** START **

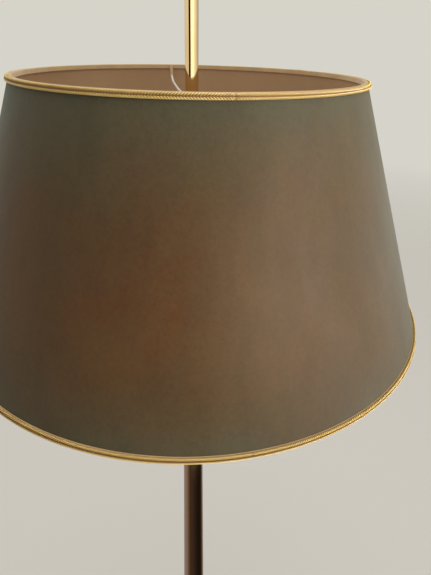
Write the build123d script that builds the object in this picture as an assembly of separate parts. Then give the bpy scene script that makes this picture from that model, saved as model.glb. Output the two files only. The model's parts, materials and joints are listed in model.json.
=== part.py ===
from build123d import *
import math
import os

# Floor lamp: a conical fabric shade on a height-adjustable brass stand.
# Millimetres, +Z up. The origin is on the floor at the centre of the round base.
# The base, column and clamp stand still; the rod carries the lampholders and the shade, and it
# slides in the column. The shade turns on the rod, between a seat and a knurled nut.

# ---- driving dimensions: shade ----
RIM_TOP = 1380.0            # height of the shade's top edge
SHADE_HEIGHT = 233.0
COVER_TOP_R = 159.6         # outside of the fabric at the top edge
COVER_FLARE = 0.3897        # radius gained for each millimetre further down
COVER_SLANT = math.cos(math.atan(COVER_FLARE))
COVER_WALL = 0.45
LINING_WALL = 0.3
LINING_GAP = 0.15
TAPE = 0.25                 # binding tape folded over each rim
TAPE_GAP = 0.04
BINDING_HEIGHT = 4.5
TOP_WIRE_R = 0.9            # wire rings inside the rims
BOTTOM_WIRE_R = 1.5
CORD_R = 1.1                # each of the twisted cords that trim the rims
CORD_GAP = 0.03

# ---- driving dimensions: spider ----
HUB_THICK = 3.0
HUB_R = 14.0
ARM_WIRE_R = 1.35
ARM_COUNT = 3
ARM_FIRST_DEG = 99.4        # azimuth of the first arm from +X
ARM_PATH = ((13.0, -25.7), (100.0, -22.3), (143.0, -18.2), (155.0, -11.5), (156.5, -1.7))
ARM_BENDS = (300.0, 35.0, 6.0)

# ---- driving dimensions: rod and column ----
ROD_R = 6.35
ROD_BORE_R = 5.0
ROD_LOW = 740.0
ROD_HIGH = 1513.0
COLUMN_LOW = 33.0
COLUMN_HIGH = 1010.0
COLUMN_TOP_R = 12.5
COLUMN_TAPER = 0.01195      # radius gained for each millimetre further down
COLUMN_WALL = 1.2
FIXED_FIT = 0.05            # radial gap where a ring is fixed on the rod
RUNNING_FIT = 0.06          # radial gap where the rod slides in its bush
TURNING_GAP = 0.3           # gap between the shade's hub and what it turns on

COLUMN_PLUG_HEIGHT = 20.0
COLUMN_PLUG_GAP = 0.03
FOOT_R = 41.0               # turned foot of the column, and the step above it
FOOT_STEP_R = 33.0
FOOT_TOP_R = 27.0
FOOT_HEIGHT = 30.0
FERRULE_R = 16.0
FERRULE_THREAD_R = 12.9
FERRULE_THREAD_LOW = 12.0   # these heights are above the column's top
FERRULE_TOP = 23.0
BUSH_R = 10.0
BUSH_TIP_R = 8.0
BUSH_TOP = 24.0
BUSH_TIP = 32.0
BUSH_SLIT = 1.0
CLAMP_R = 17.5
CLAMP_TOP = 37.0
CLAMP_CEILING = 33.0        # underside of the clamp ring's cap
ROD_STOP_R = 9.5
ROD_STOP_HEIGHT = 35.0
WIRE_HOLE_R = 2.6

# ---- driving dimensions: base ----
BASE_R = 140.0
BASE_SHOULDER = 20.0
BASE_ROUND = 6.0
BASE_WALL = 1.0
BASE_COVER_LOW = 1.5
NECK_R = 44.0
FELT = 3.0
WEIGHT_R = 132.0
WEIGHT_SHOULDER = 15.0
WEIGHT_NECK_R = 40.0
WEIGHT_ROUND = 3.0
RECESS_R = 20.0
RECESS_TOP = 14.0
TIE_R = 5.0
TIE_BORE_R = 3.5
TIE_LOW = 4.0
TIE_HIGH = 58.0
THREAD_FIT = 0.02           # radial gap in a threaded hole
CLEAR_FIT = 0.2             # radial gap in a hole that a bolt passes through
WASHER_R = 16.0
WASHER_THICK = 2.0
TIE_NUT_FLATS = 17.0
TIE_NUT_LOW = 5.0
CABLE_R = 3.1               # bore of the grommet, for a round 6 mm cable
CABLE_HEIGHT = 8.5
CABLE_CHANNEL = 10.0
GROMMET_FLANGE_R = 5.6
GROMMET_FLANGE = 1.8
GROMMET_NECK_R = 4.5
GROMMET_HOLE_R = 4.6

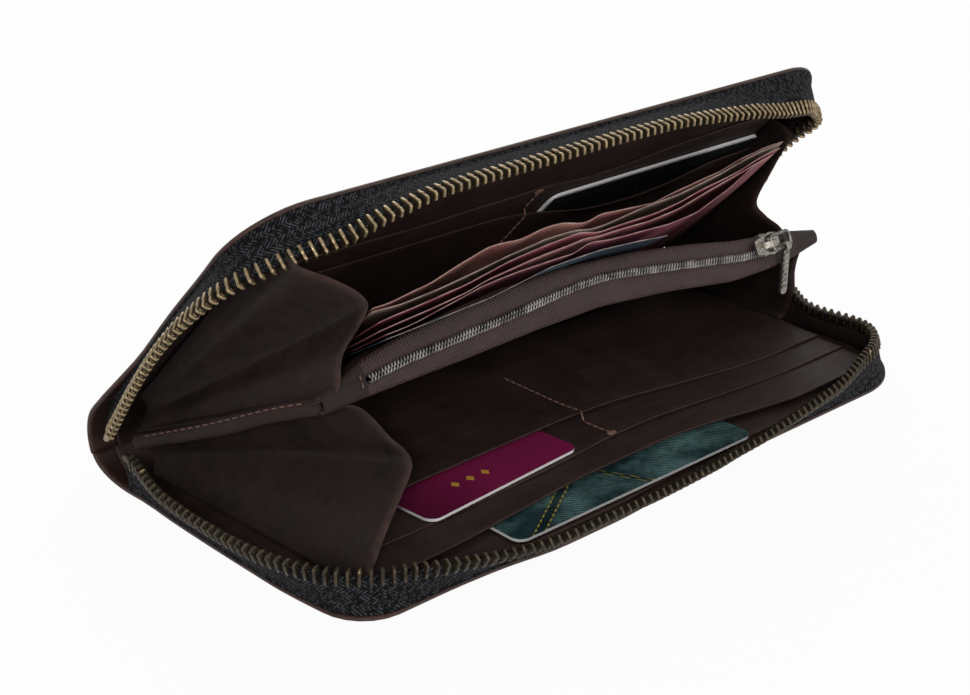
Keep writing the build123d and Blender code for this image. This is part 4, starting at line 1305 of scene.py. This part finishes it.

** END **

### Directions for this task
Go through the records and print each one exactly.

### Correct answer
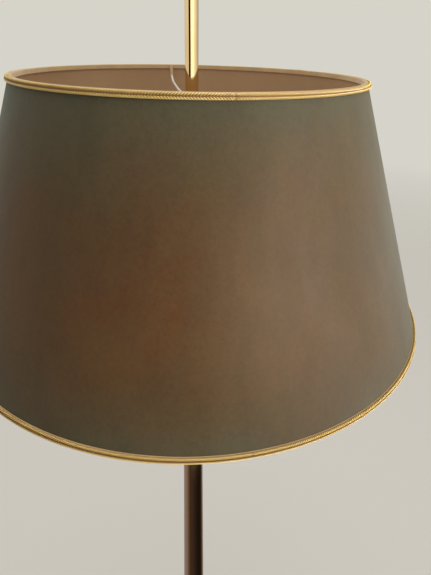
Write the build123d script that builds the object in this picture as an assembly of separate parts. Then give the bpy scene script that makes this picture from that model, saved as model.glb. Output the two files only. The model's parts, materials and joints are listed in model.json.
=== part.py ===
from build123d import *
import math
import os

# Floor lamp: a conical fabric shade on a height-adjustable brass stand.
# Millimetres, +Z up. The origin is on the floor at the centre of the round base.
# The base, column and clamp stand still; the rod carries the lampholders and the shade, and it
# slides in the column. The shade turns on the rod, between a seat and a knurled nut.

# ---- driving dimensions: shade ----
RIM_TOP = 1380.0            # height of the shade's top edge
SHADE_HEIGHT = 233.0
COVER_TOP_R = 159.6         # outside of the fabric at the top edge
COVER_FLARE = 0.3897        # radius gained for each millimetre further down
COVER_SLANT = math.cos(math.atan(COVER_FLARE))
COVER_WALL = 0.45
LINING_WALL = 0.3
LINING_GAP = 0.15
TAPE = 0.25                 # binding tape folded over each rim
TAPE_GAP = 0.04
BINDING_HEIGHT = 4.5
TOP_WIRE_R = 0.9            # wire rings inside the rims
BOTTOM_WIRE_R = 1.5
CORD_R = 1.1                # each of the twisted cords that trim the rims
CORD_GAP = 0.03

# ---- driving dimensions: spider ----
HUB_THICK = 3.0
HUB_R = 14.0
ARM_WIRE_R = 1.35
ARM_COUNT = 3
ARM_FIRST_DEG = 99.4        # azimuth of the first arm from +X
ARM_PATH = ((13.0, -25.7), (100.0, -22.3), (143.0, -18.2), (155.0, -11.5), (156.5, -1.7))
ARM_BENDS = (300.0, 35.0, 6.0)

# ---- driving dimensions: rod and column ----
ROD_R = 6.35
ROD_BORE_R = 5.0
ROD_LOW = 740.0
ROD_HIGH = 1513.0
COLUMN_LOW = 33.0
COLUMN_HIGH = 1010.0
COLUMN_TOP_R = 12.5
COLUMN_TAPER = 0.01195      # radius gained for each millimetre further down
COLUMN_WALL = 1.2
FIXED_FIT = 0.05            # radial gap where a ring is fixed on the rod
RUNNING_FIT = 0.06          # radial gap where the rod slides in its bush
TURNING_GAP = 0.3           # gap between the shade's hub and what it turns on

COLUMN_PLUG_HEIGHT = 20.0
COLUMN_PLUG_GAP = 0.03
FOOT_R = 41.0               # turned foot of the column, and the step above it
FOOT_STEP_R = 33.0
FOOT_TOP_R = 27.0
FOOT_HEIGHT = 30.0
FERRULE_R = 16.0
FERRULE_THREAD_R = 12.9
FERRULE_THREAD_LOW = 12.0   # these heights are above the column's top
FERRULE_TOP = 23.0
BUSH_R = 10.0
BUSH_TIP_R = 8.0
BUSH_TOP = 24.0
BUSH_TIP = 32.0
BUSH_SLIT = 1.0
CLAMP_R = 17.5
CLAMP_TOP = 37.0
CLAMP_CEILING = 33.0        # underside of the clamp ring's cap
ROD_STOP_R = 9.5
ROD_STOP_HEIGHT = 35.0
WIRE_HOLE_R = 2.6

# ---- driving dimensions: base ----
BASE_R = 140.0
BASE_SHOULDER = 20.0
BASE_ROUND = 6.0
BASE_WALL = 1.0
BASE_COVER_LOW = 1.5
NECK_R = 44.0
FELT = 3.0
WEIGHT_R = 132.0
WEIGHT_SHOULDER = 15.0
WEIGHT_NECK_R = 40.0
WEIGHT_ROUND = 3.0
RECESS_R = 20.0
RECESS_TOP = 14.0
TIE_R = 5.0
TIE_BORE_R = 3.5
TIE_LOW = 4.0
TIE_HIGH = 58.0
THREAD_FIT = 0.02           # radial gap in a threaded hole
CLEAR_FIT = 0.2             # radial gap in a hole that a bolt passes through
WASHER_R = 16.0
WASHER_THICK = 2.0
TIE_NUT_FLATS = 17.0
TIE_NUT_LOW = 5.0
CABLE_R = 3.1               # bore of the grommet, for a round 6 mm cable
CABLE_HEIGHT = 8.5
CABLE_CHANNEL = 10.0
GROMMET_FLANGE_R = 5.6
GROMMET_FLANGE = 1.8
GROMMET_NECK_R = 4.5
GROMMET_HOLE_R = 4.6

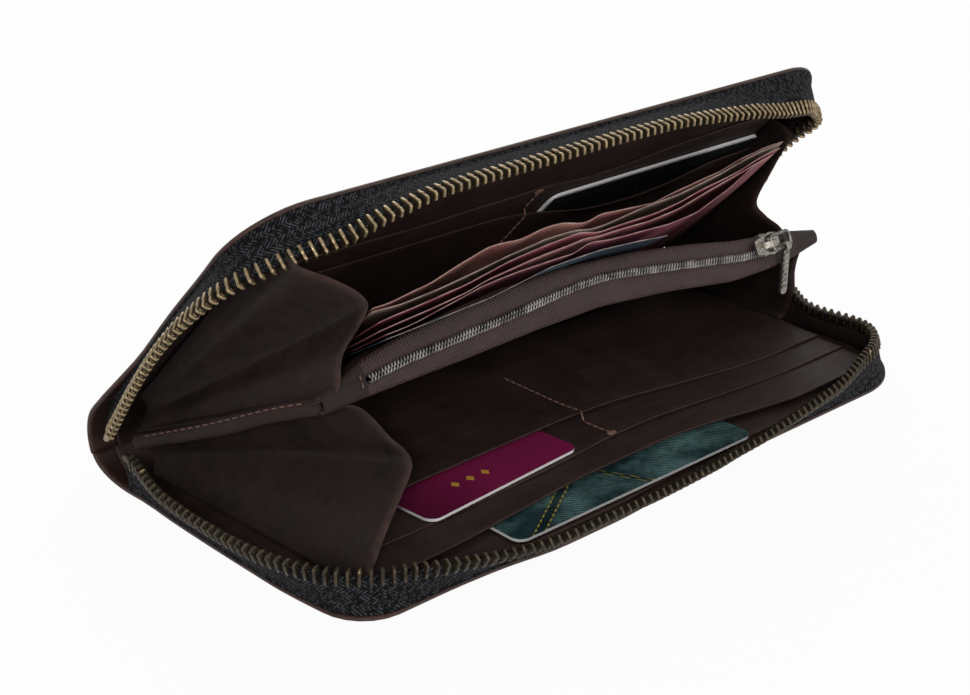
Keep writing the build123d and Blender code for this image. This is part 4, starting at line 1305 of scene.py. This part finishes it.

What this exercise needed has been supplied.